### WRITTEN REQUEST:
Reproduce exactly the lines from the one containing "crown_top = (INNER_RADIUS" through the one containing "obj.data.transform(world)", both included, and nothing else.

### RAW DATA:
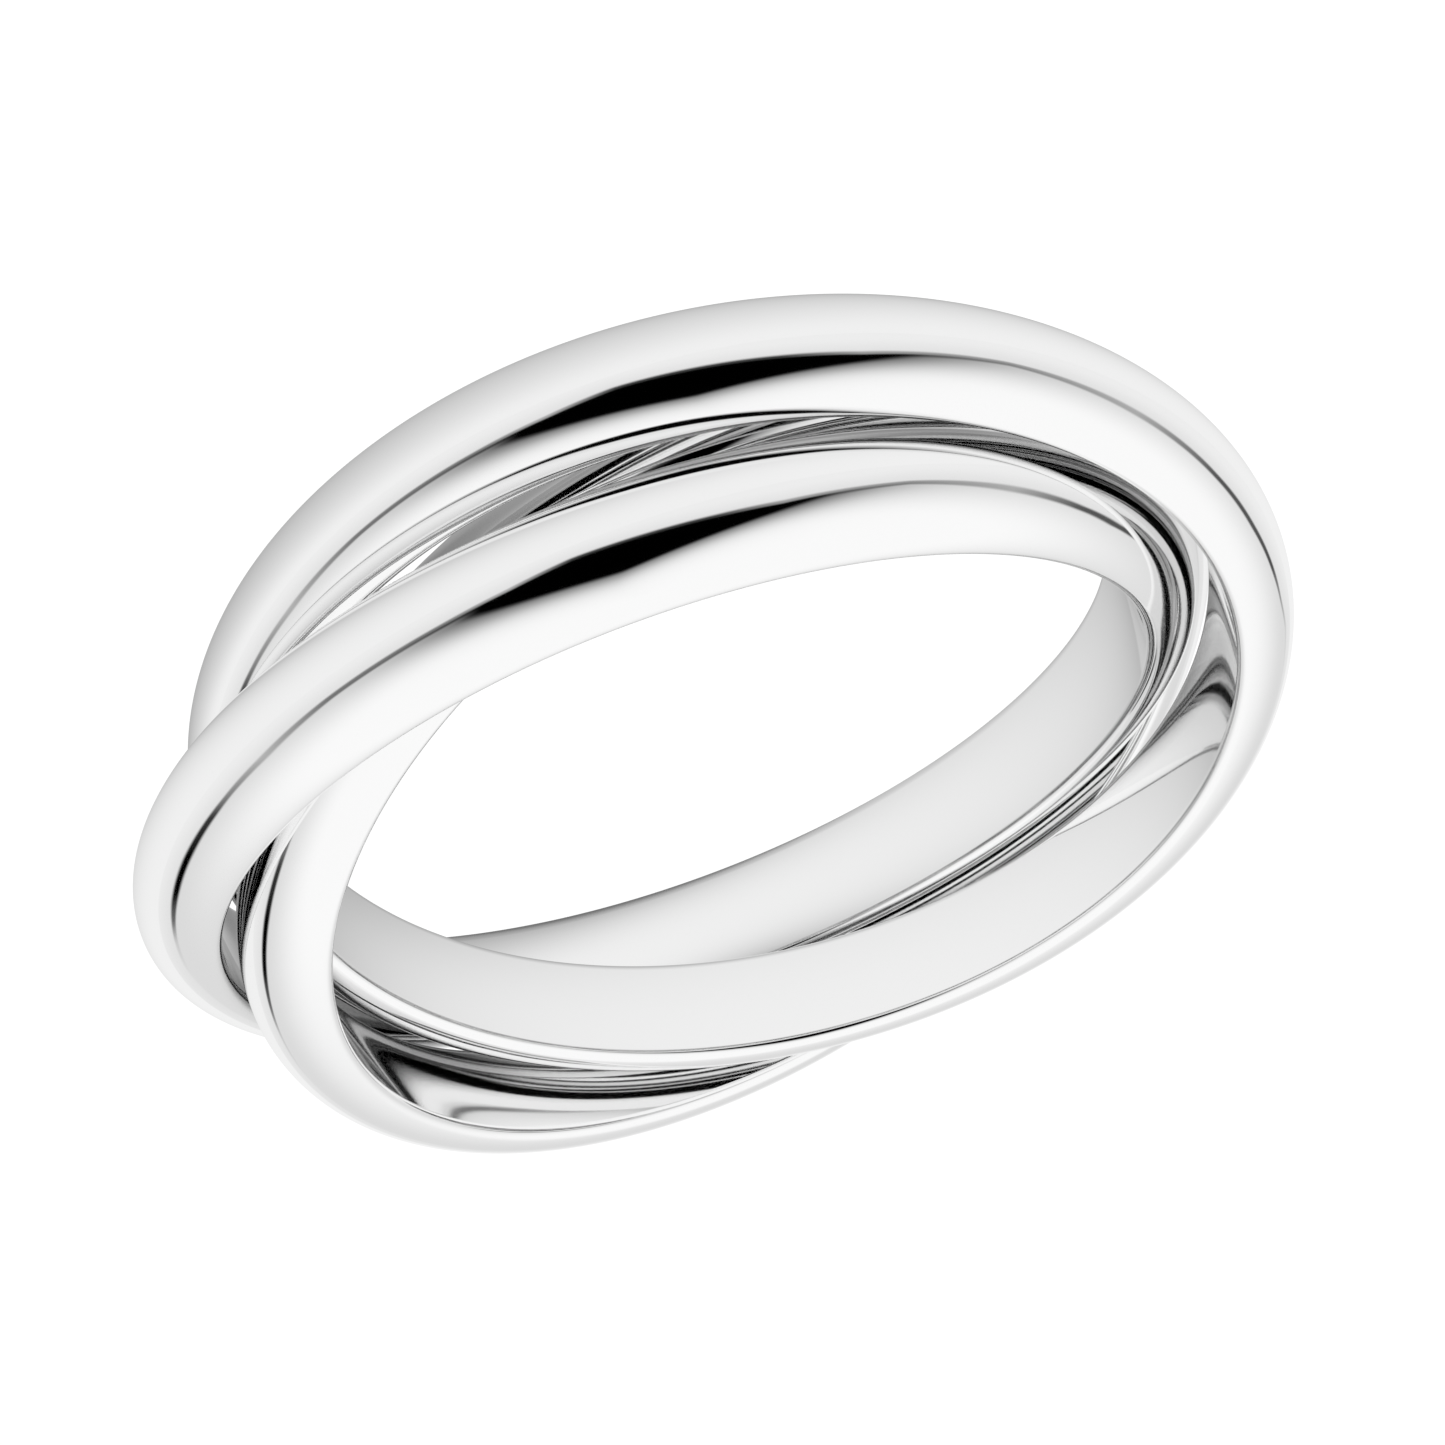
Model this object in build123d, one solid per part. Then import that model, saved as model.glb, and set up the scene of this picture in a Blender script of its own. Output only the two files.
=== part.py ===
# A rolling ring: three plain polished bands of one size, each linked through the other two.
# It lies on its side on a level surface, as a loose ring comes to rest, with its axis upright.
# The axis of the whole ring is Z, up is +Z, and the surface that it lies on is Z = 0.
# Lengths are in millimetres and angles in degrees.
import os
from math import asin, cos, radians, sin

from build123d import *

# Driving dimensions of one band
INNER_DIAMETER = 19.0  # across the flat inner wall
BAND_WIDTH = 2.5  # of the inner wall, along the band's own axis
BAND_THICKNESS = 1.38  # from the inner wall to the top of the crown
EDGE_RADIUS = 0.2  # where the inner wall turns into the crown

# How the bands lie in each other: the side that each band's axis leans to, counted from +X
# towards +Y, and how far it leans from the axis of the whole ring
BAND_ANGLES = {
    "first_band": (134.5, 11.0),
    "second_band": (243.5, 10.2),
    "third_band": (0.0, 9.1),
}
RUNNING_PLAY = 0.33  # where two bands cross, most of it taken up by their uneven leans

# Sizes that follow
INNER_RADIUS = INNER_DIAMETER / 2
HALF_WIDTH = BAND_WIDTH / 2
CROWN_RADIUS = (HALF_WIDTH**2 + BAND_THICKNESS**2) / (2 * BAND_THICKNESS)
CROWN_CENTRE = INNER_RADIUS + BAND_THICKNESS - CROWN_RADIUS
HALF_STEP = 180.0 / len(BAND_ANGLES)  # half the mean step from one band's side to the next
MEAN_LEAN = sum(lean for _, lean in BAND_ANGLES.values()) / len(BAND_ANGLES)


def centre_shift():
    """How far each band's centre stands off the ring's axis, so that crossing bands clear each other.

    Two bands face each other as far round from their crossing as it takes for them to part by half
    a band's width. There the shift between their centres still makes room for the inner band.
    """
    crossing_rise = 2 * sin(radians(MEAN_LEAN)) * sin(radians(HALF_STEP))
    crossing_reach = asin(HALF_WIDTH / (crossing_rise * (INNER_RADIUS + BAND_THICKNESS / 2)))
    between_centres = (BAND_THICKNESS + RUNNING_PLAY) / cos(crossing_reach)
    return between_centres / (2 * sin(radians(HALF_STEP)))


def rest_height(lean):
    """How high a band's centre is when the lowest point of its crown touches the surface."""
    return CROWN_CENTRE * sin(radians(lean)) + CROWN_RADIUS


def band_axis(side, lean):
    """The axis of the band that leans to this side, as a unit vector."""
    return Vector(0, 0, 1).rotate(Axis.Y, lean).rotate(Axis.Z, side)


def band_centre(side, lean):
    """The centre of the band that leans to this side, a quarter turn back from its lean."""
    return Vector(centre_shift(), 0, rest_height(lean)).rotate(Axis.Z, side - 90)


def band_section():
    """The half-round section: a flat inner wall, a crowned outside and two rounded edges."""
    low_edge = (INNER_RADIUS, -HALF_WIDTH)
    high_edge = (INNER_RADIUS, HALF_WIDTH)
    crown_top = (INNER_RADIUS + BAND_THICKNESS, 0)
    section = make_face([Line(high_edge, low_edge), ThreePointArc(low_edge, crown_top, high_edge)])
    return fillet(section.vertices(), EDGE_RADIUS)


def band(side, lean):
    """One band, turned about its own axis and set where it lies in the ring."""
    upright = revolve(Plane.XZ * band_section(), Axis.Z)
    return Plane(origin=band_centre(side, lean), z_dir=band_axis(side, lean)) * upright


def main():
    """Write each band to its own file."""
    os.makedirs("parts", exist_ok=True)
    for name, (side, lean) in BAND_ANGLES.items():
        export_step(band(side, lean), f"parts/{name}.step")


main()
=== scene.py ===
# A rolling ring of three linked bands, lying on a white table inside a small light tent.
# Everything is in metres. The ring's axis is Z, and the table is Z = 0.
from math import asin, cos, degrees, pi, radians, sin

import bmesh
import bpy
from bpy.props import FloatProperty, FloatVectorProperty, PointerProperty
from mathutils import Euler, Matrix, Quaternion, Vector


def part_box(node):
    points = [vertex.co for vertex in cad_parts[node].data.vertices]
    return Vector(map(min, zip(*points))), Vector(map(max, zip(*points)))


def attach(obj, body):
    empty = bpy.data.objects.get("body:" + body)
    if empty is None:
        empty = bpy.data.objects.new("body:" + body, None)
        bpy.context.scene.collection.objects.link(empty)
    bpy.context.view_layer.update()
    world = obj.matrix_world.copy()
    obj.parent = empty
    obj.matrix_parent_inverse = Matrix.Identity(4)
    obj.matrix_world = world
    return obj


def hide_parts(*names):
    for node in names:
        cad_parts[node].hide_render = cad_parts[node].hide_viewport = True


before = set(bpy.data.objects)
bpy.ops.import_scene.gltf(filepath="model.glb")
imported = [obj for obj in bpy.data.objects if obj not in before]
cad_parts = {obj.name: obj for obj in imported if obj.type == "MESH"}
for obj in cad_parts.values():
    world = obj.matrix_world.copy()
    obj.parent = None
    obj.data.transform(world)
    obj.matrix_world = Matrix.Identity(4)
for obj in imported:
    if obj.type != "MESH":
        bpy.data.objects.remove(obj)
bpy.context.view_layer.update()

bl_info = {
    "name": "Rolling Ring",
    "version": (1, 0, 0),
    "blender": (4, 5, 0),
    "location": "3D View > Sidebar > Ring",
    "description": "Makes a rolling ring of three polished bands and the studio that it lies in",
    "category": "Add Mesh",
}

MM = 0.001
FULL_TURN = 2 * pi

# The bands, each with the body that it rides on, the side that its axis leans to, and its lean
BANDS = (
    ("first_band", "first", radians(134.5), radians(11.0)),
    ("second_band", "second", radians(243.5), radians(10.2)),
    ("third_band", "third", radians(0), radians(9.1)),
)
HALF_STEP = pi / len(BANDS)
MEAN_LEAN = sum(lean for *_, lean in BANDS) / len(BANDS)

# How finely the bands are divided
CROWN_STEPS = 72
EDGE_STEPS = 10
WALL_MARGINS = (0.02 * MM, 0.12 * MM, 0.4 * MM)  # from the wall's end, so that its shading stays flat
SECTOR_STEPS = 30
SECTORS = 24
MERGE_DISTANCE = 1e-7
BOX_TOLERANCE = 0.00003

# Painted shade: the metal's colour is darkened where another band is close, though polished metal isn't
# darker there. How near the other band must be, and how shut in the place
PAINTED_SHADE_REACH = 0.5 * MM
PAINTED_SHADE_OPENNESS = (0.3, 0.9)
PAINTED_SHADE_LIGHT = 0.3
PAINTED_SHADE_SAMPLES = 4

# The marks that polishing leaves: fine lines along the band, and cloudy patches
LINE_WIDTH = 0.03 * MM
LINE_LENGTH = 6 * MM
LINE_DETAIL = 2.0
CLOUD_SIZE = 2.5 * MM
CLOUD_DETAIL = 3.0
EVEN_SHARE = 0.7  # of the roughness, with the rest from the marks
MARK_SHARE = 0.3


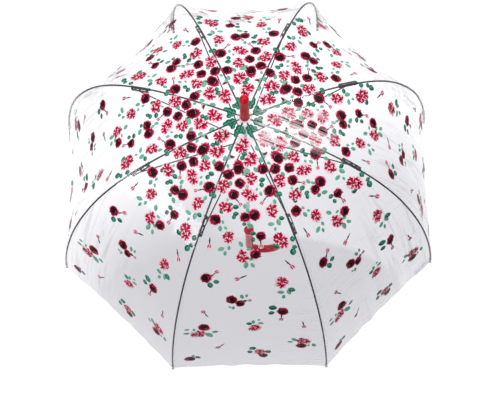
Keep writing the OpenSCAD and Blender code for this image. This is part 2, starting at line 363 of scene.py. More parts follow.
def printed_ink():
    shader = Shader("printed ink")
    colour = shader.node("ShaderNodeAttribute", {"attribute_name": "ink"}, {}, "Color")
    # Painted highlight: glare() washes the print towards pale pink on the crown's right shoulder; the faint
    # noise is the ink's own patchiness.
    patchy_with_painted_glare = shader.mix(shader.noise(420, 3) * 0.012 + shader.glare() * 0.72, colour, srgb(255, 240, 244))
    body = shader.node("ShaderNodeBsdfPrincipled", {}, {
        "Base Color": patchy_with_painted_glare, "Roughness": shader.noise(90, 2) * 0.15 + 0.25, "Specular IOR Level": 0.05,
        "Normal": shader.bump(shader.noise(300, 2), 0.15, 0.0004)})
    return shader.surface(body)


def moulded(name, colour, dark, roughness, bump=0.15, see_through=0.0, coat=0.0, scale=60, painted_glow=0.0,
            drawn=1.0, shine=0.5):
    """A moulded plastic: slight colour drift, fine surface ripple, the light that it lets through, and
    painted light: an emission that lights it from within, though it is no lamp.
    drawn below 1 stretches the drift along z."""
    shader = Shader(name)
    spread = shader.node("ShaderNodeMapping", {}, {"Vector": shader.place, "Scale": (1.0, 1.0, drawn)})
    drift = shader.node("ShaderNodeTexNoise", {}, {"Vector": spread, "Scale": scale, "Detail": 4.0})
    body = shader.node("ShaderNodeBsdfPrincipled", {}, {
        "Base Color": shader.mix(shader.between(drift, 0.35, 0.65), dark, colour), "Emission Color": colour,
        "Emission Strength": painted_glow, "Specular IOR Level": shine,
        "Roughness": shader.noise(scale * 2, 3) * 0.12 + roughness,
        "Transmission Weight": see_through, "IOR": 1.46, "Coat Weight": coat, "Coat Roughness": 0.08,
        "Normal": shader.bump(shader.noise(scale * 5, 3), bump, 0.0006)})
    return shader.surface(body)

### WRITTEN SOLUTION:
    crown_top = (INNER_RADIUS + BAND_THICKNESS, 0)
    section = make_face([Line(high_edge, low_edge), ThreePointArc(low_edge, crown_top, high_edge)])
    return fillet(section.vertices(), EDGE_RADIUS)


def band(side, lean):
    """One band, turned about its own axis and set where it lies in the ring."""
    upright = revolve(Plane.XZ * band_section(), Axis.Z)
    return Plane(origin=band_centre(side, lean), z_dir=band_axis(side, lean)) * upright


def main():
    """Write each band to its own file."""
    os.makedirs("parts", exist_ok=True)
    for name, (side, lean) in BAND_ANGLES.items():
        export_step(band(side, lean), f"parts/{name}.step")


main()
=== scene.py ===
# A rolling ring of three linked bands, lying on a white table inside a small light tent.
# Everything is in metres. The ring's axis is Z, and the table is Z = 0.
from math import asin, cos, degrees, pi, radians, sin

import bmesh
import bpy
from bpy.props import FloatProperty, FloatVectorProperty, PointerProperty
from mathutils import Euler, Matrix, Quaternion, Vector


def part_box(node):
    points = [vertex.co for vertex in cad_parts[node].data.vertices]
    return Vector(map(min, zip(*points))), Vector(map(max, zip(*points)))


def attach(obj, body):
    empty = bpy.data.objects.get("body:" + body)
    if empty is None:
        empty = bpy.data.objects.new("body:" + body, None)
        bpy.context.scene.collection.objects.link(empty)
    bpy.context.view_layer.update()
    world = obj.matrix_world.copy()
    obj.parent = empty
    obj.matrix_parent_inverse = Matrix.Identity(4)
    obj.matrix_world = world
    return obj


def hide_parts(*names):
    for node in names:
        cad_parts[node].hide_render = cad_parts[node].hide_viewport = True


before = set(bpy.data.objects)
bpy.ops.import_scene.gltf(filepath="model.glb")
imported = [obj for obj in bpy.data.objects if obj not in before]
cad_parts = {obj.name: obj for obj in imported if obj.type == "MESH"}
for obj in cad_parts.values():
    world = obj.matrix_world.copy()
    obj.parent = None
    obj.data.transform(world)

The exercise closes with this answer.